About to perform copy construction...

### COMPILER VERSION INFO (clang++ -v):
clang version 3.8.0 (trunk 252469)
Target: x86_64-unknown-linux-gnu
Thread model: posix
InstalledDir: /usr/local/llvm-head/bin
Found candidate GCC installation: /usr/lib/gcc/x86_64-linux-gnu/4.6
Found candidate GCC installation: /usr/lib/gcc/x86_64-linux-gnu/4.6.3
Selected GCC installation: /usr/lib/gcc/x86_64-linux-gnu/4.6
Candidate multilib: .;@m64
Candidate multilib: 32;@m32
Selected multilib: .;@m64

[Quuxplusone]

I think the read of tail padding here is permitted (but I'd like John to
confirm); under our (implementation-defined) model for what constitutes a
volatile access, I believe this is not one.

However:

1) it seems really dumb that we're copying 4096 bytes more than we need to.
2) this causes miscompiles in related cases, such as (for x86_64):

struct A {
  ~A() {}
  void *p;
  int n;
};
struct B : A {
  int m = 1;
} b;
struct C : A {
  C() : A(b) {}
  int m;
};
struct D : C {};
D d = D();
int main() { return d.m; }

This is required to result in d.p = nullptr, d.n = 0, d.m = 0, because D()
performs zero-initialization prior to invoking the default constructor of D.
However, we actually initialize d.m to 1, because we memcpy the tail-padding of
the A object when constructing C's base class.

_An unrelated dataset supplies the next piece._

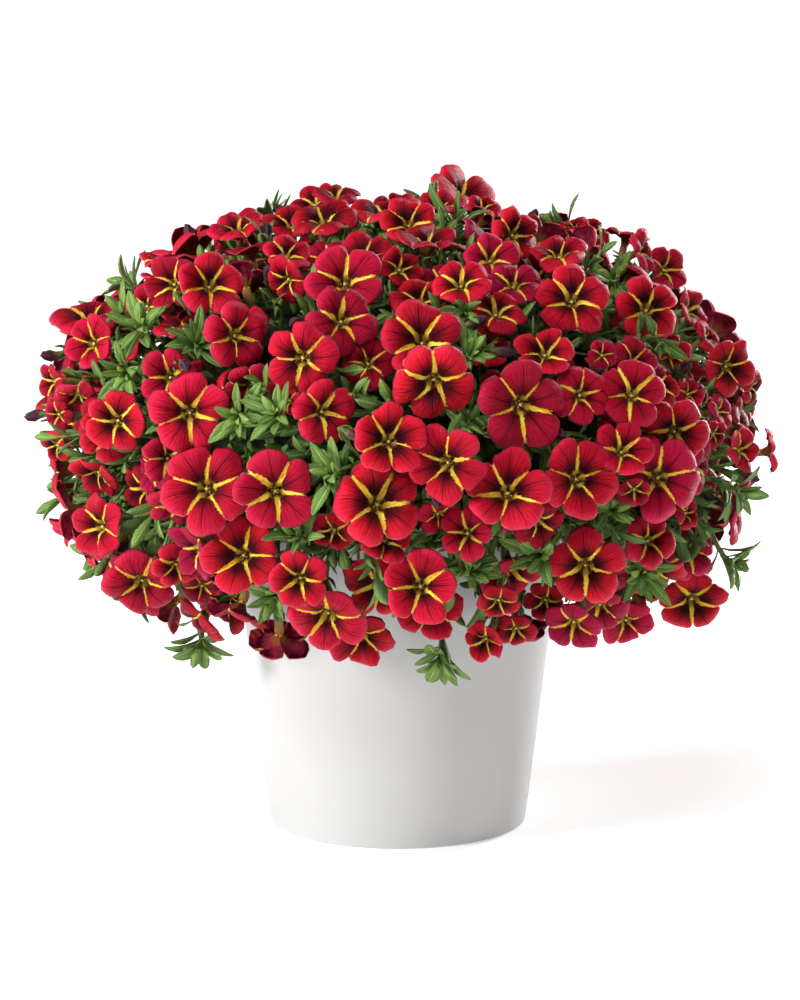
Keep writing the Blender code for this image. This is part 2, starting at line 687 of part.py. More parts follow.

So, we *must not* copy tail padding, at least when emitting a (trivial) base
subobject copy/move constructor. The !tbaa.struct metadata is not sufficient to
avoid the problem, because it is discardable (and indeed is ignored in this
case).

Also of note: the use of pgsz within the alignas causes us to assert (but that
is unrelated to this issue, and looks like bug#13986).

[Quuxplusone]

I certainly agree that Richard's example is a miscompile; when constructing a
base-class subobject, we need to not write more bytes than the base-subobject
size.  (I'm quite surprised that we have bugs here, actually; I thought I
remembered fixing this.  Maybe there was a case I missed, or which I failed to
test adequately and was broken later.)

The original example is interesting.  Writing the complete-object size to the
destination is certainly legal, so the remaining question is whether it's legal
to perform a read from the source that might overlap a volatile object in a
subclass.  I'm pretty sure it's legal according to the memory model; the read
doesn't interfere with concurrent accesses on any architecture I'm aware of,
and we don't care about it being interfered with by other concurrent accesses
because it's only used to initialize padding.  Volatile requires us to perform
volatile accesses exactly as given, but it's arguable that that shouldn't
constrain us from performing additional accesses that aren't observable under
the standard and under our declared rules of implementation-defined volatile
behavior.  memprotecting random chunks of the heap is well outside of the
standard, and I agree that our implementation-defined behavior doesn't have to
honor memory-mapping tricks internal to an object.

Normally we're very conservative about optimizing around explicit uses of
volatile, but that's not the case here; here we're being asked to be more
conservative purely because there might be an unknown use of volatile.

And this is an important optimization.  Well, no, in this example it's clearly
a pessimization, of course, but that's just an artifact of the enormous
alignment here; imagine e.g. copying a structure like this:
  struct NonPOD { ~NonPOD(); void *ptr; char array[sizeof(void*) - 1]; };
Having to copy exactly 7 (or 15) bytes instead of 8 (or 16) just because the
source might be a base subobject of a class that begins with a volatile char
would be pretty awful.

All that said, I would be happy to help come up with a rule that tried to
simultaneously address the pessimization and the mis-compile for pages internal
to a structure.  For example, we could copy
  min(<complete-object size>, roundUpToAlignment(<base-subobject size>, min(<base-subobject alignment>, max(<target max vector size>, <target pointer size>)))
This would generally not roll over into new pages allocated in subclasses, and
it would very strictly bound the number of extra bytes the copy would perform.